| Supplied data |
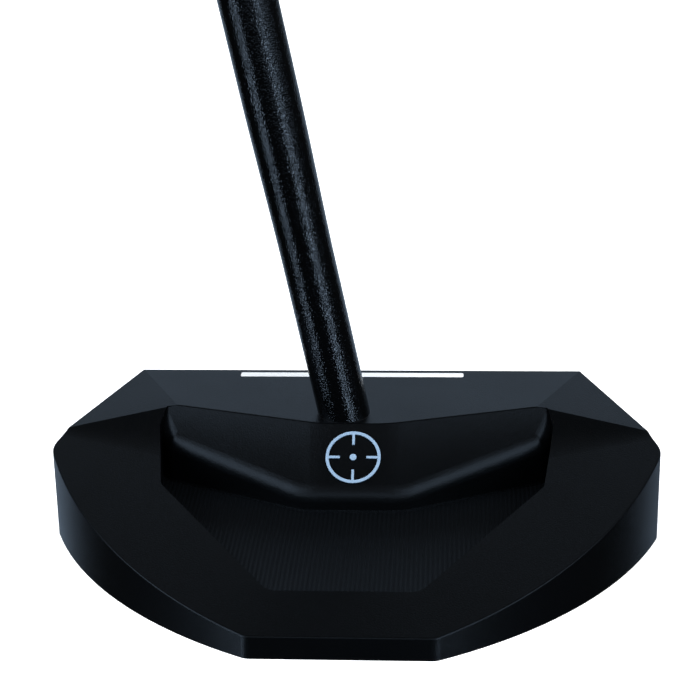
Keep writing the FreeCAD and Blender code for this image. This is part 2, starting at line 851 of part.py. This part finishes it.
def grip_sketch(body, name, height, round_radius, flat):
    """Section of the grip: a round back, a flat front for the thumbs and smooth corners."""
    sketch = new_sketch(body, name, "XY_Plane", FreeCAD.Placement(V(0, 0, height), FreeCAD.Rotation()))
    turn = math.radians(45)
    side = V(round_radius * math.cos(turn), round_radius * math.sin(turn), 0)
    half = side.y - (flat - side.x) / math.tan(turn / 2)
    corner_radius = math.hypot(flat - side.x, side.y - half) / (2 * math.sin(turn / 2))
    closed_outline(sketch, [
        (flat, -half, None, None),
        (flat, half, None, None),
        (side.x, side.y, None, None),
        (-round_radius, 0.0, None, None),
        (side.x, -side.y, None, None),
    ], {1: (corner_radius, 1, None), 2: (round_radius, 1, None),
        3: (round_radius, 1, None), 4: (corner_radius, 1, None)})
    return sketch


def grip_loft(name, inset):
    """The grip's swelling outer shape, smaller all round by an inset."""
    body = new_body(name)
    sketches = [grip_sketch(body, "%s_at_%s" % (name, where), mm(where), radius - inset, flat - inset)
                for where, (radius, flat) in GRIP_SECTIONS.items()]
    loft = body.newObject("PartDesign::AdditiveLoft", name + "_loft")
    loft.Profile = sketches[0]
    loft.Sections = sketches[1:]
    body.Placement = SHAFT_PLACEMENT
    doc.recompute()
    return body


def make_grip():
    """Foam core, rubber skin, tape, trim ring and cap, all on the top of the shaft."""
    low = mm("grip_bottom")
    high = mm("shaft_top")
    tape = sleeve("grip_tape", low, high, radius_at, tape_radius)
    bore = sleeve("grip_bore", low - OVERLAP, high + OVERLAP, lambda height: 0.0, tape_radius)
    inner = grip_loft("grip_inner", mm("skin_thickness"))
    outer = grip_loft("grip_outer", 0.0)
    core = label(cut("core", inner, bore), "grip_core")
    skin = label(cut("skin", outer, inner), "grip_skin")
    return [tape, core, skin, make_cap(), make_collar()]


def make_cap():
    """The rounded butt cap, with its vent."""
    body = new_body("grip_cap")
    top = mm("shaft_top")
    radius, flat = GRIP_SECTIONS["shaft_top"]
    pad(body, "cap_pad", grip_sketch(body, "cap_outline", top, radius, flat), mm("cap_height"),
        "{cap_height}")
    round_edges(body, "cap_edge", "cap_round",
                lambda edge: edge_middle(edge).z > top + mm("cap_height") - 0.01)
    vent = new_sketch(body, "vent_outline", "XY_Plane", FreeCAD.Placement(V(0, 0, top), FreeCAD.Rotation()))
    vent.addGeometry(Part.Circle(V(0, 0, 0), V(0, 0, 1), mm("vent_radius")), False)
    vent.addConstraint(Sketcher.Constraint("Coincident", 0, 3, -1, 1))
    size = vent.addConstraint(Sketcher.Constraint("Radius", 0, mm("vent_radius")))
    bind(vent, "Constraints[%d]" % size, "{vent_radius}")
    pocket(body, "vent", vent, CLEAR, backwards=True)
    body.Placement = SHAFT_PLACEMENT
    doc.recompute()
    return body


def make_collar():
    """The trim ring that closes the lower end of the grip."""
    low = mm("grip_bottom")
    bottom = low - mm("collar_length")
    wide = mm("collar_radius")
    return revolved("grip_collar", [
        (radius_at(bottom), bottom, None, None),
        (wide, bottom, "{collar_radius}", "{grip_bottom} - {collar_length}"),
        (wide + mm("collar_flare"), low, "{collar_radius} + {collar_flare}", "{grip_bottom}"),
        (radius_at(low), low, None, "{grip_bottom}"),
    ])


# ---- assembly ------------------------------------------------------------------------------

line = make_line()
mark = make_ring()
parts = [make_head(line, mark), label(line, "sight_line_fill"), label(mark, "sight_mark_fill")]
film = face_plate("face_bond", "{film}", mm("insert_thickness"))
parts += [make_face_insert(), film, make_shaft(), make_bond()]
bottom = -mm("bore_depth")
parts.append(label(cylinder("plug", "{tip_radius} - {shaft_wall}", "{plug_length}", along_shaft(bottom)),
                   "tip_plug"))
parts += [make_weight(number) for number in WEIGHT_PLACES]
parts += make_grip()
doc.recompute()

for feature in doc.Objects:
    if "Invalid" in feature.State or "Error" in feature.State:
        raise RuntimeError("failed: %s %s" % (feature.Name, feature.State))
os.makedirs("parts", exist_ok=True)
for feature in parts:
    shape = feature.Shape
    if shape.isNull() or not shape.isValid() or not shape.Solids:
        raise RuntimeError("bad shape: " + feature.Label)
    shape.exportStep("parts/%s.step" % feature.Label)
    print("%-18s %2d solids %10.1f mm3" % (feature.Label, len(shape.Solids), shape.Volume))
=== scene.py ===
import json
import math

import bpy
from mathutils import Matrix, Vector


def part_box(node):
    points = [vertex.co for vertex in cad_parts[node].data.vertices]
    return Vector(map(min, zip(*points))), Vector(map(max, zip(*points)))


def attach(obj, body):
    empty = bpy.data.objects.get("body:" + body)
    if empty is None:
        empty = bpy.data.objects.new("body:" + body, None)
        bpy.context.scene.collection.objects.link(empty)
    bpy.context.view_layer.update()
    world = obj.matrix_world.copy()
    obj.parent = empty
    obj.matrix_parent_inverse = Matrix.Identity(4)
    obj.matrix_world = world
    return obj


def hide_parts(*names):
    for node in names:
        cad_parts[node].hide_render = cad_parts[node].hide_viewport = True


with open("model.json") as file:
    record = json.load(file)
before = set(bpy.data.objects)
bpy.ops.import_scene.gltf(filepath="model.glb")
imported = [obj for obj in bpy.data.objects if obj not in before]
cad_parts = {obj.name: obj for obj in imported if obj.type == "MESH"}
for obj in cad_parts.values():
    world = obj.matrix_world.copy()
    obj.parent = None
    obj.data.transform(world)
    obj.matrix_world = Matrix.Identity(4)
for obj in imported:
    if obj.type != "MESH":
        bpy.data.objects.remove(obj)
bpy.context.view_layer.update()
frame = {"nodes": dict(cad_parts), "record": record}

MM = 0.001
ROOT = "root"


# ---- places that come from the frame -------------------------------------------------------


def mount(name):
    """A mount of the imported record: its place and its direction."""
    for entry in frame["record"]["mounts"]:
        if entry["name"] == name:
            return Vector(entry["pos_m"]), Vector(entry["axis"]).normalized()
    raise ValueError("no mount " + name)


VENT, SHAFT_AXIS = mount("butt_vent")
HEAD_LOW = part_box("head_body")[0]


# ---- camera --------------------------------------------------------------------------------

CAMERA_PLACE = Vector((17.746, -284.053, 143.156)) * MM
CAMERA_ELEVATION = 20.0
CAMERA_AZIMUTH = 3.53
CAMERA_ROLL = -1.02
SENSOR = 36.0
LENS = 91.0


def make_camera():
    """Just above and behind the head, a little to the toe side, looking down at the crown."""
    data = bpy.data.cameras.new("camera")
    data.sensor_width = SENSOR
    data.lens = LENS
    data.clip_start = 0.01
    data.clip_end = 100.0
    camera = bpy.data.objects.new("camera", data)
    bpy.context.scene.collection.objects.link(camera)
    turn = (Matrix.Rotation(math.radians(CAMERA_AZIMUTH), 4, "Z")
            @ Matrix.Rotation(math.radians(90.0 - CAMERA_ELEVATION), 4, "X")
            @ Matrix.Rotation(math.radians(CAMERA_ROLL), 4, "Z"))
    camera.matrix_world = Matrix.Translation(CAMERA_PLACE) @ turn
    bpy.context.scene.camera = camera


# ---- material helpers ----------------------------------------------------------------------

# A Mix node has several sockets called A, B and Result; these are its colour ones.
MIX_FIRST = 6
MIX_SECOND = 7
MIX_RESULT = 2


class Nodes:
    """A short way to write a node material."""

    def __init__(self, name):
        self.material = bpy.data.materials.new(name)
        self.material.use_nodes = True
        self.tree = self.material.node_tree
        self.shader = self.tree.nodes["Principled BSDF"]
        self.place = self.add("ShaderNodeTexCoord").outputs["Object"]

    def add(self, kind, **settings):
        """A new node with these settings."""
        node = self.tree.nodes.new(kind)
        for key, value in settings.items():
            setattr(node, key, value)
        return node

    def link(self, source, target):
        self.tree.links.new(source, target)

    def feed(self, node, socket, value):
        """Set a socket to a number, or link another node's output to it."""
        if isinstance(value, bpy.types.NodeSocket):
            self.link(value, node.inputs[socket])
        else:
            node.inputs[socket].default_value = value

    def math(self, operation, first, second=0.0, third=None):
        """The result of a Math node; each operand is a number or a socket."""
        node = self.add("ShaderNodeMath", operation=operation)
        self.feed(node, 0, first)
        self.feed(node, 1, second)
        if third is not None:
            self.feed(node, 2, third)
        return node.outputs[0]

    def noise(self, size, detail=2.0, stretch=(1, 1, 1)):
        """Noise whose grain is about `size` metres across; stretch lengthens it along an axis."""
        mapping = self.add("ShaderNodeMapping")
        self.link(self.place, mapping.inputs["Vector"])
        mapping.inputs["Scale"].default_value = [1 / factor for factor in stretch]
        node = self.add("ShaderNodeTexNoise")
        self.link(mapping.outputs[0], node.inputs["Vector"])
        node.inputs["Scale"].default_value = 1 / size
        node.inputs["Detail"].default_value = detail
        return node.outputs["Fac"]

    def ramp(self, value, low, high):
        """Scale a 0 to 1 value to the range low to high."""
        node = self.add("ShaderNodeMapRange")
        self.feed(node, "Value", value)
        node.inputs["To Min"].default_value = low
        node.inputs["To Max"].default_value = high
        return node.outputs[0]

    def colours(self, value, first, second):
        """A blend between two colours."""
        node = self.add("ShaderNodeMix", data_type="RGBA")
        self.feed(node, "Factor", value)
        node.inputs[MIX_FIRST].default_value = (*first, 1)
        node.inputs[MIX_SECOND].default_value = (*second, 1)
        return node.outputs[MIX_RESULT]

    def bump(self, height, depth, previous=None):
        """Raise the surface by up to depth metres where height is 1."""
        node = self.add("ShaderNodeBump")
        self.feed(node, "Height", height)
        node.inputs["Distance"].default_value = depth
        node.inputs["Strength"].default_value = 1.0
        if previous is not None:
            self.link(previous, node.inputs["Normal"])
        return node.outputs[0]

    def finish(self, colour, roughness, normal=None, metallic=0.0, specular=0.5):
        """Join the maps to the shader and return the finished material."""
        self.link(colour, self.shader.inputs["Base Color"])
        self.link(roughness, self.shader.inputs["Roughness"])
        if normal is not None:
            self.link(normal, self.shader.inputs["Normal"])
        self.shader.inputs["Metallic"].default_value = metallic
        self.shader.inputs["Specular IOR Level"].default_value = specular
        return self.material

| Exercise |
Reproduce exactly, and only, the lines from the one that contains "if shape.isNull() or" down to the one that contains "bpy.context.scene.collection.objects.link(empty)", both ends included.

| Exercise response |
    if shape.isNull() or not shape.isValid() or not shape.Solids:
        raise RuntimeError("bad shape: " + feature.Label)
    shape.exportStep("parts/%s.step" % feature.Label)
    print("%-18s %2d solids %10.1f mm3" % (feature.Label, len(shape.Solids), shape.Volume))
=== scene.py ===
import json
import math

import bpy
from mathutils import Matrix, Vector


def part_box(node):
    points = [vertex.co for vertex in cad_parts[node].data.vertices]
    return Vector(map(min, zip(*points))), Vector(map(max, zip(*points)))


def attach(obj, body):
    empty = bpy.data.objects.get("body:" + body)
    if empty is None:
        empty = bpy.data.objects.new("body:" + body, None)
        bpy.context.scene.collection.objects.link(empty)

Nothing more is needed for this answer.